## WHAT THE EXERCISE ASKS
Your answer is a single number: how many lines hold the word "Blender"?

## TASK DATA
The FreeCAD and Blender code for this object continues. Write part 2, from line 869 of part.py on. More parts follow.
==
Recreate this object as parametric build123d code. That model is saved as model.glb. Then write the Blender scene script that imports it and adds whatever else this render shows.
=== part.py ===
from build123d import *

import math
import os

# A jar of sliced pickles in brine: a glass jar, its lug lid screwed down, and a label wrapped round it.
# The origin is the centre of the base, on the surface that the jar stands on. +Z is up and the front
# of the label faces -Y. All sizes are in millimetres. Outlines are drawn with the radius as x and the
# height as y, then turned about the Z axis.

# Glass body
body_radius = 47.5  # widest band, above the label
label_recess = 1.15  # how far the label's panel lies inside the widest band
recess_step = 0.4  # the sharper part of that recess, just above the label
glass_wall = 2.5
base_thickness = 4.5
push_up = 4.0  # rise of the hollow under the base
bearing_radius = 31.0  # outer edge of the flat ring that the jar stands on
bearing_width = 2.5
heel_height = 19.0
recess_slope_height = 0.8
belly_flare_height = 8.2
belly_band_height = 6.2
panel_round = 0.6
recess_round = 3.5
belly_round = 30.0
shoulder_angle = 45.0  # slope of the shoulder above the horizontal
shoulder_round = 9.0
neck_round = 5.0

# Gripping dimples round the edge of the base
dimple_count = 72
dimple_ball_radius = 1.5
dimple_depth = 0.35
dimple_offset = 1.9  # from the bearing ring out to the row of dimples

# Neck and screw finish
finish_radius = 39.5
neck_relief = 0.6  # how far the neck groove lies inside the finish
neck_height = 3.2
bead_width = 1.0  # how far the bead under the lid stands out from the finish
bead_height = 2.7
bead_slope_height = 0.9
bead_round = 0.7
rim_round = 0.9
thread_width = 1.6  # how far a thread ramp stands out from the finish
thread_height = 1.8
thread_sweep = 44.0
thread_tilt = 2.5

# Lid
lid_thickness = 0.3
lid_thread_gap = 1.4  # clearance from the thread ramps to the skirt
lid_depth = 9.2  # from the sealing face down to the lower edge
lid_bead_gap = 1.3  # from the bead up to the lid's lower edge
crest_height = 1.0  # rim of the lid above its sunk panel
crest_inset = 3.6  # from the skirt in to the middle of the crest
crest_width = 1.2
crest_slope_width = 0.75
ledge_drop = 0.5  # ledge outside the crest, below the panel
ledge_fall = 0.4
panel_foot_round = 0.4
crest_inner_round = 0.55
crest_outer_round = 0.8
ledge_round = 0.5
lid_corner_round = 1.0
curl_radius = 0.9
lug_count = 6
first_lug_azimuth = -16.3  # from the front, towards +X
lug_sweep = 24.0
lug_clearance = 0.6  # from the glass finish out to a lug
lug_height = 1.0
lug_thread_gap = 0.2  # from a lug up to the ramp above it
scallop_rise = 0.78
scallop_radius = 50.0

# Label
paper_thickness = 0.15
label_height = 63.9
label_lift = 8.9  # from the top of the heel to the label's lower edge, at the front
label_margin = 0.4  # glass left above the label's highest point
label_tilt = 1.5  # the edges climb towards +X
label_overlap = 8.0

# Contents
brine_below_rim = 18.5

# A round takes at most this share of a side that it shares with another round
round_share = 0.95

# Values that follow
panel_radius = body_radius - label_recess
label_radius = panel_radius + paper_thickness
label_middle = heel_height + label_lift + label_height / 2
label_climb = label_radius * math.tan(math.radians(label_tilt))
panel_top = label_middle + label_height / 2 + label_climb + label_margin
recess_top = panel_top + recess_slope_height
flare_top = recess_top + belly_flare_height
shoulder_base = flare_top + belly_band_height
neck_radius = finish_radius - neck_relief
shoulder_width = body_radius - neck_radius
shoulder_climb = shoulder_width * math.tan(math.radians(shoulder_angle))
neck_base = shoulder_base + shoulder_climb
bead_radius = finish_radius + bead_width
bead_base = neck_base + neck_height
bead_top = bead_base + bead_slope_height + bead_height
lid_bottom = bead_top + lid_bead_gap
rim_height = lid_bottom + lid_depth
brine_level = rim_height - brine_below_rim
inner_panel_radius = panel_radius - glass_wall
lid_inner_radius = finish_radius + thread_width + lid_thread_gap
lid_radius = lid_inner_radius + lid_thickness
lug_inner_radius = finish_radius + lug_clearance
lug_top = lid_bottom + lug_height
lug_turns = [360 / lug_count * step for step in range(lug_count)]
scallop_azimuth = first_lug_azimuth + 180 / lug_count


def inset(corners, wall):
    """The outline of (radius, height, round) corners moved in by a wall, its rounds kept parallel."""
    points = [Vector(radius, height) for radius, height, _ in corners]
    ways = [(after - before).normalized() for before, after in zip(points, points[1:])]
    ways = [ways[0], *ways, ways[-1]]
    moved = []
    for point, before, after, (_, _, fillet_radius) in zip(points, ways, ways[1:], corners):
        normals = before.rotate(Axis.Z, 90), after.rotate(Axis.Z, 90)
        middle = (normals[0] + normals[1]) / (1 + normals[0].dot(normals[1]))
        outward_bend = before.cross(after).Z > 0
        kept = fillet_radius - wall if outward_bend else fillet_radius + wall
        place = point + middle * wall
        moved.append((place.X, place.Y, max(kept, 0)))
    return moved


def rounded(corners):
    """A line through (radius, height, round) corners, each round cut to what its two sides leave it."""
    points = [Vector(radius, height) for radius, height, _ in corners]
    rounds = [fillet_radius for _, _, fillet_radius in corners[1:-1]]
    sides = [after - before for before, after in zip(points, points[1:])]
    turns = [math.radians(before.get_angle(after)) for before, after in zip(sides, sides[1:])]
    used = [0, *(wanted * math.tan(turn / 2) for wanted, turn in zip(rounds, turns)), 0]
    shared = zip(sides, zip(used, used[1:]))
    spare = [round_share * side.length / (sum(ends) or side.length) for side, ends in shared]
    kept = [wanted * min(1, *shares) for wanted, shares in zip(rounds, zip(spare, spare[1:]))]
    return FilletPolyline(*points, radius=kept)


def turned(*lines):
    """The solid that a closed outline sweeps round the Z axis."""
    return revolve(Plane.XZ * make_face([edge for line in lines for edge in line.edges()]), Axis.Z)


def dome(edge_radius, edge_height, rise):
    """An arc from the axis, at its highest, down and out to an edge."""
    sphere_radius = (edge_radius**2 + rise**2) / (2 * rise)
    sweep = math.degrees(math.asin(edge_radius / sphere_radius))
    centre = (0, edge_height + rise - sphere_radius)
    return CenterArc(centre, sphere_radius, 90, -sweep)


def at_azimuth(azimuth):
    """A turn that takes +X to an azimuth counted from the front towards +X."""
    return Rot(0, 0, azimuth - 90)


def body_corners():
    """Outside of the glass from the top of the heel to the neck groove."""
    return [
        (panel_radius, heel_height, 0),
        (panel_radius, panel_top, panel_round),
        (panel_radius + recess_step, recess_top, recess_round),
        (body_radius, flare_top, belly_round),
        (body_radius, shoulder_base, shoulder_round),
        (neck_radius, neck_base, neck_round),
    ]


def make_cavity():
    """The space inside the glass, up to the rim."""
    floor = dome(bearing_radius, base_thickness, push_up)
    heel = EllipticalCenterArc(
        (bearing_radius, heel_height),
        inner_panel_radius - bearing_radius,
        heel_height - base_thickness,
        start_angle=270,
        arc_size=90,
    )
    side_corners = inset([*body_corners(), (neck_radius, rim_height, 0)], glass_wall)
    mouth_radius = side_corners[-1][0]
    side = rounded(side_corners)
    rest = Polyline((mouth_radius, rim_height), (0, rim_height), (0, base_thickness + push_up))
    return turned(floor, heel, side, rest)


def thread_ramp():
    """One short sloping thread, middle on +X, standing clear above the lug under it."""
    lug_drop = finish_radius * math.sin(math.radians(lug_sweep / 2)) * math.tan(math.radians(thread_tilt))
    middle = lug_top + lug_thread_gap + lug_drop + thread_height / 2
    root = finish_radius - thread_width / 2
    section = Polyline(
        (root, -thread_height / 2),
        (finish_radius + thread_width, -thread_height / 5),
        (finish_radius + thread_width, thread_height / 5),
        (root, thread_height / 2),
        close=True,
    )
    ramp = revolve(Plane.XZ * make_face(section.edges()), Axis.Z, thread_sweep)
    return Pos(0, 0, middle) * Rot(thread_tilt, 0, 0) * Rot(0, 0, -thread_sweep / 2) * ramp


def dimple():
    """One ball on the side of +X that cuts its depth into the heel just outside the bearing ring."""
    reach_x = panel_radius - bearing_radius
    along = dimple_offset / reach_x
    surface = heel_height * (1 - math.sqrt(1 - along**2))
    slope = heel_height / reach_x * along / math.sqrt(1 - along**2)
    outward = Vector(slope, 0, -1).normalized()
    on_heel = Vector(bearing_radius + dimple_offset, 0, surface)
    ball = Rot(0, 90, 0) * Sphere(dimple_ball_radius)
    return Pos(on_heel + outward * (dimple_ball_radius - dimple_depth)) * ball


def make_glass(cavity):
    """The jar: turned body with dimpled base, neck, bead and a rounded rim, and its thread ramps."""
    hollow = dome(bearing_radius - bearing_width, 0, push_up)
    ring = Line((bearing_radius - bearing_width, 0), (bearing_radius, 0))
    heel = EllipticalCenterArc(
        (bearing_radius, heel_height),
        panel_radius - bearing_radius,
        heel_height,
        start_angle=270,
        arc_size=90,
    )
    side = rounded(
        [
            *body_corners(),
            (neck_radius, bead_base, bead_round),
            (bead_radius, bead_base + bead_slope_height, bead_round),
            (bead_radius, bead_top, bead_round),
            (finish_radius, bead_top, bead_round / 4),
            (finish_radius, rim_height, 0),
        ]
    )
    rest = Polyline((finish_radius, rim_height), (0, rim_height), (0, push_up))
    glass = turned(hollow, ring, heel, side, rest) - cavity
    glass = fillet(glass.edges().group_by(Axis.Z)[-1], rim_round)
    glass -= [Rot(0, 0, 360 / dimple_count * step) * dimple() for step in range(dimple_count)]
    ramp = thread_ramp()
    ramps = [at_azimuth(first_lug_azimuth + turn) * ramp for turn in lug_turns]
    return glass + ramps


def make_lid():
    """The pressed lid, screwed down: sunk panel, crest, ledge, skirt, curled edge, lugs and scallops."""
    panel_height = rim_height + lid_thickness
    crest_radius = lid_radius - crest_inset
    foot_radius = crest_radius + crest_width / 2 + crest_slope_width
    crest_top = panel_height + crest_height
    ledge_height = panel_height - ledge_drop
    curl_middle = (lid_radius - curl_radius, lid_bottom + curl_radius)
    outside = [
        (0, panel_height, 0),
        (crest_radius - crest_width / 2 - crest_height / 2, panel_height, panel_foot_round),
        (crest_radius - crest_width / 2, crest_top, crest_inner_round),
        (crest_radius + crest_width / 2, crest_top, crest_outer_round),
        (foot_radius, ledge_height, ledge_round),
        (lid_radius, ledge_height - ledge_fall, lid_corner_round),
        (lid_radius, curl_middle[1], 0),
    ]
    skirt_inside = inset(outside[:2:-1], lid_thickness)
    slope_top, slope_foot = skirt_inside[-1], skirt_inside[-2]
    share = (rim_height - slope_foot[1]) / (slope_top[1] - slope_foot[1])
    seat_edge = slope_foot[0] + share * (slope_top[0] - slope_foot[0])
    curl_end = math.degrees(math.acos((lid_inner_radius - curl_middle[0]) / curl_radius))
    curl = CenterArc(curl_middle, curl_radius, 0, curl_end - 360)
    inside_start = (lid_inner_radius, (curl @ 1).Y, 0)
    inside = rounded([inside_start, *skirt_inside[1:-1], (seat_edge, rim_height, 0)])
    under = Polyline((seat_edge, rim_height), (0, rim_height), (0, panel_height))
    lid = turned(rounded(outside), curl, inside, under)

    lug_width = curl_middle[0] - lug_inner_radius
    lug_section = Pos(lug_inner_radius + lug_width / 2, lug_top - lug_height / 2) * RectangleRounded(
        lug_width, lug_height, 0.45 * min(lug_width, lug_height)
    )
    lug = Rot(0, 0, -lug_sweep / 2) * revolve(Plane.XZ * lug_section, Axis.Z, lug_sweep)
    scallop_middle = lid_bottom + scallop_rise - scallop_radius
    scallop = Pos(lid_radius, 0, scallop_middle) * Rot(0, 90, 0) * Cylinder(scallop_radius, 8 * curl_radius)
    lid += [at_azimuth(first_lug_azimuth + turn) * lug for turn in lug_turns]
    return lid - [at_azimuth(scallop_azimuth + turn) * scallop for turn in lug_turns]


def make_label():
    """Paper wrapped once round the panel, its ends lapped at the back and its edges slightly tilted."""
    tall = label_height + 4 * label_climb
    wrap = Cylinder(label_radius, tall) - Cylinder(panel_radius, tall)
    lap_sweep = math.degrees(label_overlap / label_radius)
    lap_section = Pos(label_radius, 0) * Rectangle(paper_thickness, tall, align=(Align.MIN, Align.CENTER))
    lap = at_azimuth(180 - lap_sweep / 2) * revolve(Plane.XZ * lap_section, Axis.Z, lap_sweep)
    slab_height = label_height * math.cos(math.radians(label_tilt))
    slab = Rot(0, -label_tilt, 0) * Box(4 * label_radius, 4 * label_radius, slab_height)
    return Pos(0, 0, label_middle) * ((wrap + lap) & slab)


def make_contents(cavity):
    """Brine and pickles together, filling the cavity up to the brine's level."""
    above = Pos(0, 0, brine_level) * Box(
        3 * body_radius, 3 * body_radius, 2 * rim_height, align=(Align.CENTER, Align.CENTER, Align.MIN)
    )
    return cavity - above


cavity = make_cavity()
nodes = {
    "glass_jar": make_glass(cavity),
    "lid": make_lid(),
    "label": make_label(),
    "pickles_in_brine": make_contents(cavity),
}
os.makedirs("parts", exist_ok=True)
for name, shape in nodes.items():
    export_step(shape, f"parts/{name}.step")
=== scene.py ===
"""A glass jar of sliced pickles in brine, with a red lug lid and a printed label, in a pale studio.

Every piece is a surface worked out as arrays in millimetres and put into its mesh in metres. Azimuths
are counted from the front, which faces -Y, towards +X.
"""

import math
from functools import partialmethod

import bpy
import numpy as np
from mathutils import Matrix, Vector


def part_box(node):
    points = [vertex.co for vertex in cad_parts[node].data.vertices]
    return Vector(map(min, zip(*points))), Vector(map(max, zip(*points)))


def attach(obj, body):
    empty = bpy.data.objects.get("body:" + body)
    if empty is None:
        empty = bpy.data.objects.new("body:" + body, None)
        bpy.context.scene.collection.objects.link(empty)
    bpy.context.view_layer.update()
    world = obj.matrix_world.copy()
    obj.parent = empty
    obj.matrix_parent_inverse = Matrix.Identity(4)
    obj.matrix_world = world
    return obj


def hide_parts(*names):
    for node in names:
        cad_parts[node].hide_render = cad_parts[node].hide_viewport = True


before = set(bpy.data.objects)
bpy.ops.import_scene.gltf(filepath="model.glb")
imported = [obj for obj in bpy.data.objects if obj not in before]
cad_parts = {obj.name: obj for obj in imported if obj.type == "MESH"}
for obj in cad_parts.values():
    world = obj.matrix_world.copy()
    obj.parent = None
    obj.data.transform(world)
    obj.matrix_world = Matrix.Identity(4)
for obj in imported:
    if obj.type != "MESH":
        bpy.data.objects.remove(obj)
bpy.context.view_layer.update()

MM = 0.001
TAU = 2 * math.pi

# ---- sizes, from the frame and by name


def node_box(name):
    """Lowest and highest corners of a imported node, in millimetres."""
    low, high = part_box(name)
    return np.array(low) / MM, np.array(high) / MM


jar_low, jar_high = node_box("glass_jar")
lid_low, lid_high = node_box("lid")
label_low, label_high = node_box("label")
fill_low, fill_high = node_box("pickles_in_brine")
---
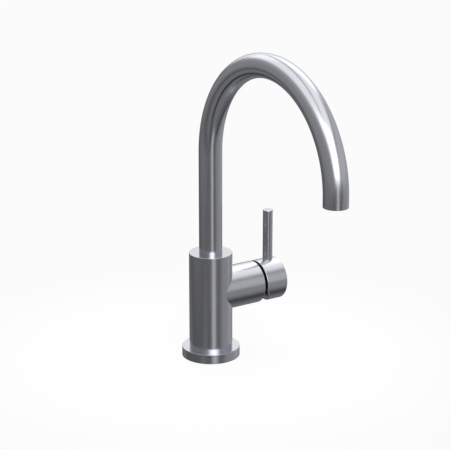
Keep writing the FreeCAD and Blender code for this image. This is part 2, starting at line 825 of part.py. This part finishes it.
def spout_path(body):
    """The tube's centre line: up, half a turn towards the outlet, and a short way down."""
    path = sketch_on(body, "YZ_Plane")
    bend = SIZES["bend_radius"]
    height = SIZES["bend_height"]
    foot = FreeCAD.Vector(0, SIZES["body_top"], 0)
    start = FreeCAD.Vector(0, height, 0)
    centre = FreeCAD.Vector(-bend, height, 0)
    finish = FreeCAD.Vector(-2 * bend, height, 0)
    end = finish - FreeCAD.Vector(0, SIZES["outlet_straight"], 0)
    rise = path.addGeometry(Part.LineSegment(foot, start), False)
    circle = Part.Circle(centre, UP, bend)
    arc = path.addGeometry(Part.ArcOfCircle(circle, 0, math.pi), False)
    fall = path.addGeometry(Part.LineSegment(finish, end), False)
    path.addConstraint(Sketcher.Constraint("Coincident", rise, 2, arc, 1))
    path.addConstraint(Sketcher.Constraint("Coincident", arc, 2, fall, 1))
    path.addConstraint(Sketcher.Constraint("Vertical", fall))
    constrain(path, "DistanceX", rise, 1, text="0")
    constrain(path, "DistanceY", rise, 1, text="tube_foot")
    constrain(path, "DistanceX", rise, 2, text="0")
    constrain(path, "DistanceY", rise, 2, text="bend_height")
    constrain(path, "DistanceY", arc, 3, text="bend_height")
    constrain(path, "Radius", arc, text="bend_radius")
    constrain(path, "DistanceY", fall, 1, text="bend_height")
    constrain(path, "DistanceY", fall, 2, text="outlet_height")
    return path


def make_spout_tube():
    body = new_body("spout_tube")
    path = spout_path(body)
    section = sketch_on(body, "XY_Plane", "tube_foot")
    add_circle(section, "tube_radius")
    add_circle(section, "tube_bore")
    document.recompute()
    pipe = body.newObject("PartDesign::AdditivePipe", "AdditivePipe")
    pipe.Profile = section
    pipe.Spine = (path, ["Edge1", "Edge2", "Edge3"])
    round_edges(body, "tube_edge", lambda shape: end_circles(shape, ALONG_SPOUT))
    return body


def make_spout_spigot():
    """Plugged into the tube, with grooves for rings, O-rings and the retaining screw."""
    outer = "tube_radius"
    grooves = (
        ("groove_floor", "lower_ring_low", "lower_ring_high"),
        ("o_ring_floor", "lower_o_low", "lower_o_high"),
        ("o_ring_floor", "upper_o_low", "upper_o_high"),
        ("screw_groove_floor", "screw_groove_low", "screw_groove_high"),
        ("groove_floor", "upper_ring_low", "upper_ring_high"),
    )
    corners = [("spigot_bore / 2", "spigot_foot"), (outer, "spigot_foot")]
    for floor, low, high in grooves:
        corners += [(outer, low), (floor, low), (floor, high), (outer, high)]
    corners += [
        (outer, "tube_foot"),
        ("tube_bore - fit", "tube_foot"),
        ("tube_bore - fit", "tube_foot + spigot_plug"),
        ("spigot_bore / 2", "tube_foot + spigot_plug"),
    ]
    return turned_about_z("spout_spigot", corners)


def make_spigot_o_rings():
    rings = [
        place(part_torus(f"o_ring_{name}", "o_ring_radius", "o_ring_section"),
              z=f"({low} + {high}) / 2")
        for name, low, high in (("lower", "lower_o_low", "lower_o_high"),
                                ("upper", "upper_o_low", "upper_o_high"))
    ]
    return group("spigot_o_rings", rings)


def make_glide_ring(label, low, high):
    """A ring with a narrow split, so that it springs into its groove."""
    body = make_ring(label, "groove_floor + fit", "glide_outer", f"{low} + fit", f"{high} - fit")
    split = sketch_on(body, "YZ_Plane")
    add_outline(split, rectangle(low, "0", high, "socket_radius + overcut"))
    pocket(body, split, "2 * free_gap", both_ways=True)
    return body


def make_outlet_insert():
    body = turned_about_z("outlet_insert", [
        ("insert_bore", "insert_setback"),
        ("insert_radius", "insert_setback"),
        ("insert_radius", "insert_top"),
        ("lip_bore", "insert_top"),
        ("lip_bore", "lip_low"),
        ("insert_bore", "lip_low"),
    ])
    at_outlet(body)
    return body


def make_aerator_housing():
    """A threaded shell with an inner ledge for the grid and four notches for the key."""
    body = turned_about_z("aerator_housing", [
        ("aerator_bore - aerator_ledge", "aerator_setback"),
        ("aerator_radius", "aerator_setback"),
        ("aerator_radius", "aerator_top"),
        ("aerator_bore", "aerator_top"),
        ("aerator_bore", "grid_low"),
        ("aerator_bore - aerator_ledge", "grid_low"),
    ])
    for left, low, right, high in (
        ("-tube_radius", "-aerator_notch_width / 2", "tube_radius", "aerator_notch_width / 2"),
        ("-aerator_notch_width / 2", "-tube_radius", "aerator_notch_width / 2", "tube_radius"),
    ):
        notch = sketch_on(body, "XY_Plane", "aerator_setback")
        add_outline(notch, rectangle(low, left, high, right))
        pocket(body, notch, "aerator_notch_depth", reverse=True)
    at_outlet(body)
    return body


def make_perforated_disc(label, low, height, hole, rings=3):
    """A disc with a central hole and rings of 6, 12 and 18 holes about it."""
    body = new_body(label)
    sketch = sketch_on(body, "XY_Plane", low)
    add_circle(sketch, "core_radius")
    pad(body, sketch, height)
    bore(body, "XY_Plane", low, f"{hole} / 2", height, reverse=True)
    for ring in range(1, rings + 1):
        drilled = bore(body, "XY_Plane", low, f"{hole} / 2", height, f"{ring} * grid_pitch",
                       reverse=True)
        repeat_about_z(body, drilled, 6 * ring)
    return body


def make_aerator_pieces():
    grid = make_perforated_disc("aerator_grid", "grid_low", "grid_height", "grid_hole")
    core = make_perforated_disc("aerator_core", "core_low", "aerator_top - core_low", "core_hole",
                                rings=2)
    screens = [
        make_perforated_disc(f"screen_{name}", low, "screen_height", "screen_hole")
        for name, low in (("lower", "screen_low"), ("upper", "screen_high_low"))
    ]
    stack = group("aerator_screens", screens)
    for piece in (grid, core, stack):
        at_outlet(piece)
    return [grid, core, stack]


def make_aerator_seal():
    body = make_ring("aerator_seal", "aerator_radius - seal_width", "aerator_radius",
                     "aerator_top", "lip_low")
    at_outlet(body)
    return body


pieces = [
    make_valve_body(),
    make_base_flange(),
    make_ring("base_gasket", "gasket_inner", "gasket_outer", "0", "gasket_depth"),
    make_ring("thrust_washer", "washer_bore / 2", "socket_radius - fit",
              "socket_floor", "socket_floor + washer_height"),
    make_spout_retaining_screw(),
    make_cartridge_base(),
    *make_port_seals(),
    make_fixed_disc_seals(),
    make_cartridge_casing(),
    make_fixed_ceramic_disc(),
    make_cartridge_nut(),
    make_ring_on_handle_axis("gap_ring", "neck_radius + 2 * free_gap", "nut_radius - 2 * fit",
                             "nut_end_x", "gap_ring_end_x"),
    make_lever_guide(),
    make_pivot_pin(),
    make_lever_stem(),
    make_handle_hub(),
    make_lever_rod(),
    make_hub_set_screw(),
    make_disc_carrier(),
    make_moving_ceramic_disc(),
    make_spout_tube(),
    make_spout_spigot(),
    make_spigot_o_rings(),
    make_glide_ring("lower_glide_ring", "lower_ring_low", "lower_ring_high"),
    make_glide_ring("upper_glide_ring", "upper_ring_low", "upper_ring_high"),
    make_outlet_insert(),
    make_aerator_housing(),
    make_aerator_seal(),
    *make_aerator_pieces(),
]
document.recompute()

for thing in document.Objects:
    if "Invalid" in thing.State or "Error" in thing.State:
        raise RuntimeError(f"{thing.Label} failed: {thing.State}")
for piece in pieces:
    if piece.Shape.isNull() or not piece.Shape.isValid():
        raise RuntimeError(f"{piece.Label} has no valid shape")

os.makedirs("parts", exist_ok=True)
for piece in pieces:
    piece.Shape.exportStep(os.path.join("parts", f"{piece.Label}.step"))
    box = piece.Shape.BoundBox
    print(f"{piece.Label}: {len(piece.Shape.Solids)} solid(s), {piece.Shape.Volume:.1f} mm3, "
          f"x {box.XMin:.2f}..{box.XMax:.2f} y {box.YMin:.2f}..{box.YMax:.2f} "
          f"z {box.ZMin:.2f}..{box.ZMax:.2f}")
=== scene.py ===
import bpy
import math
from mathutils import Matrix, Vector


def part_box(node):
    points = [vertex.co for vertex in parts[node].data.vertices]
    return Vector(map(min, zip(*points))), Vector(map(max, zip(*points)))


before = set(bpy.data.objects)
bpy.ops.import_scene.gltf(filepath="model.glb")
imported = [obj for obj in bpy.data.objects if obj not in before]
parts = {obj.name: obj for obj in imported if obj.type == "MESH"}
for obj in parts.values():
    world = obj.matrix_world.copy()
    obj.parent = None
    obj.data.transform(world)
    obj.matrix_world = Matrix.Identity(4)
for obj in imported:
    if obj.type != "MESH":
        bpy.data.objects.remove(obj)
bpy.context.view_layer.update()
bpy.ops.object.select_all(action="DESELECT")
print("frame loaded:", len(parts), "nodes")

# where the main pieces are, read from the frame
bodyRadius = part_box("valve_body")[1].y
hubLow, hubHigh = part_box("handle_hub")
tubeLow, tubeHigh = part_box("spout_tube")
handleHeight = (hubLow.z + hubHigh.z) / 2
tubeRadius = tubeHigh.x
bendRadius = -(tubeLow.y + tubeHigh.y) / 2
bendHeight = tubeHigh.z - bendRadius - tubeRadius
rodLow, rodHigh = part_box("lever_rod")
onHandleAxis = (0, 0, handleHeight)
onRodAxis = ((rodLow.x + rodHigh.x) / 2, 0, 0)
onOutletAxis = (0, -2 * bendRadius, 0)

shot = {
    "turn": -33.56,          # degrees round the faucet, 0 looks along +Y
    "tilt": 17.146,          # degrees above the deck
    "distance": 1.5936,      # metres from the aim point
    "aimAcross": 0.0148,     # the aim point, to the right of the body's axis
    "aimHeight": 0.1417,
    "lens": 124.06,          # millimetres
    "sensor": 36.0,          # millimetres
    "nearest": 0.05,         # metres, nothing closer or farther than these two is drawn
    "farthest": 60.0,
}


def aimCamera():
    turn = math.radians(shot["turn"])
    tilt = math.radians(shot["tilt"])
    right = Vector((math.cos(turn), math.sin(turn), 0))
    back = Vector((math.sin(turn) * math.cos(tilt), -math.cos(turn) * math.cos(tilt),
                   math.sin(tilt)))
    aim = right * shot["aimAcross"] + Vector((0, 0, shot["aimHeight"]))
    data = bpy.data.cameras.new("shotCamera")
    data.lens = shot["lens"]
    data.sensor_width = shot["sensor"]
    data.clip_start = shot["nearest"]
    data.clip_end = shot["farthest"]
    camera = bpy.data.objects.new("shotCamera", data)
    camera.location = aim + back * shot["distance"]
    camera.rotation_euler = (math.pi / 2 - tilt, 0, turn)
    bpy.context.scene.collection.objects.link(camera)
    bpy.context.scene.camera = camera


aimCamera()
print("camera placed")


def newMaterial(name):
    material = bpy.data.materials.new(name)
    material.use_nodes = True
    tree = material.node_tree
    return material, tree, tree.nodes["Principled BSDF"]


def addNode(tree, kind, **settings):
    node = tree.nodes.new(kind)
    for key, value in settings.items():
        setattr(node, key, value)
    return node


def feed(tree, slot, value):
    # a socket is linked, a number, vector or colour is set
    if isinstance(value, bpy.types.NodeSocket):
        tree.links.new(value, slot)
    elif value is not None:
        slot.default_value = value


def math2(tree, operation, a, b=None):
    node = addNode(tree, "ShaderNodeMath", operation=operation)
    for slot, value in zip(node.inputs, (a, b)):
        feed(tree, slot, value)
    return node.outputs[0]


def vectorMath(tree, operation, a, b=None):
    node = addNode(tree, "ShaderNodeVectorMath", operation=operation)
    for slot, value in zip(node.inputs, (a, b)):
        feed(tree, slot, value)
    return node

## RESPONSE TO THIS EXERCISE
3